The Dow Jones Industrial Average rose 134.65 points, or 0.4%, to 33,739.3, the S&P 500 gained 22.58 points, or 0.52%, to 4,358.24 and the Nasdaq Composite added 78.61 points, or 0.58%, to 13,562.84.

Ten of the S&P 500’s 11 major sectors advanced with utilities leading gains, while the biggest laggard was energy down 0.02% after its 3.5% rally on Monday.

Late on Tuesday, Minneapolis Federal Reserve Bank President Neel Kashkari said he believes the U.S. economy is on track for a soft landing in which inflation falls back to the Fed’s 2% goal but the unemployment rate does not rise sharply.

But while Kashkari said recent gains in Treasury yields could reduce the need for more rate hikes he cautioned that if yields are higher due to changing expectations about Fed policy, it might “need to follow through” to maintain those yields.

Fed Governor Christopher Waller reiterated the U.S. central bank’s determination to reduce inflation to its 2% target.

Traders put the chance of interest rates remaining unchanged in November and December at around 86% and 73%, respectively, according to CME’s FedWatch tool.

Later in the week, investor focus will turn to inflation data, including September producer and consumer prices as well as the Fed’s September meeting minutes.
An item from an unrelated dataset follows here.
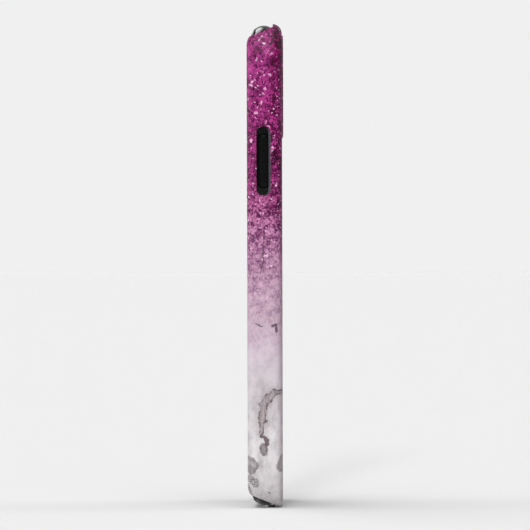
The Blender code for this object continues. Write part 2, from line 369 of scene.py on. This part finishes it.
def camera_rings(low, surface, grow, ease=EASED_EDGE):
    """Rings of a cutter for the camera window, grown or shrunk all round."""
    return eased_rings(low, surface, CAMERA_HALF[0] + grow, CAMERA_HALF[1] + grow,
                       CAMERA_CORNER + grow, ease)


def front_opening(name, side_inset, end_inset, back, corner):
    """Block that cuts the opening for the screen."""
    size = (HALF_WIDTH - side_inset, HEIGHT / 2 - end_inset, corner)
    return loft(name, "Y", (0, HEIGHT / 2), [(FRONT - FAR, *size), (back, *size)], 24, [BARE])


def camera_lip():
    """Raised lip round the camera window, with a rounded top edge."""
    lip_top = BACK + CAMERA_LIP_HEIGHT
    lip_size = [size + CAMERA_LIP_WIDTH for size in (*CAMERA_HALF, CAMERA_CORNER)]
    rings = [(BACK - SHELL_WALL / 2, *lip_size)]
    for turn in range(5):
        angle = math.radians(22.5 * turn)
        inward = CAMERA_LIP_ROUND * (1 - math.cos(angle))
        rings.append((lip_top - CAMERA_LIP_ROUND * (1 - math.sin(angle)),
                      *[size - inward for size in lip_size]))
    return loft("camera_lip", "Y", (CAMERA_X, CAMERA_Z), rings, 16)


def build_shell(finishes):
    shell = slab("printed_shell", 0, FRONT, BACK, (FRONT_RIM, back_rim))
    inside = slab("shell_inside", SHELL_WALL, FRONT + SHELL_WALL, BACK - SHELL_WALL,
                  (FRONT_RIM - SHELL_WALL, inner_back_rim), finish=BARE)
    opening = front_opening("shell_opening", SHELL_LIP_INSET, SHELL_LIP_INSET,
                            FRONT + 2 * SHELL_WALL, SHELL_OPENING_CORNER)
    lip = camera_lip()
    hole = loft("shell_camera_window", "Y", (CAMERA_X, CAMERA_Z),
                camera_rings(BACK - FAR / 2, BACK + CAMERA_LIP_HEIGHT, 0), 16, CUTTER_FINISHES)
    slots = [slot_cutter("side_slot", SIDE_SLOT), slot_cutter("volume_slot", VOLUME_SLOT),
             slot_cutter("mute_slot", MUTE_SLOT)]
    ends = [end_prism(end + "_cut", end, cut_profile(end)) for end in ("top", "bottom")]
    for obj in (shell, inside, opening, lip, hole, *slots, *ends):
        give(obj, finishes)
    boolean(shell, "UNION", lip)
    boolean(shell, "DIFFERENCE", inside, opening, hole, *slots, *ends)
    return smoothed(applied(shell))


def bumper_block(end):
    """Part of the liner that fills an open end of the shell."""
    bumper = slab(end + "_bumper", BUMPER_RECESS, BUMPER_MIDDLE - BUMPER_DEPTH / 2,
                  BUMPER_MIDDLE + BUMPER_DEPTH / 2, (PHONE_EDGE, PHONE_EDGE), turns=12)
    fill = end_prism(end + "_fill", end, cut_profile(end), BUMPER_GAP)
    return boolean(bumper, "INTERSECT", fill)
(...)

Friday is when third-quarter earnings season kicks off in earnest.

Among individual stocks PepsiCo climbed 1.9% after the soft drinks company raised its annual profit forecast for a third time this year. Rival Coca-Cola gained 2.2%.

Truist Financial shares rallied 6.6% after a report that the bank is in talks to sell its insurance brokerage unit to private equity firm Stone Point for about $10 billion.

Rivian Automotive added 4.6% after UBS upgraded the EV maker’s stock to “buy” from “neutral”.

Advancing issues outnumbered declining ones on the NYSE by a 3.08-to-1 ratio; on Nasdaq, a 2.12-to-1 ratio favored advancers.

The S&P 500 posted 11 new 52-week highs and 2 new lows; the Nasdaq Composite recorded 51 new highs and 178 new lows.

On U.S. exchanges 9.91 billion shares changed hands compared with the 10.70 billion moving average from the last 20 sessions.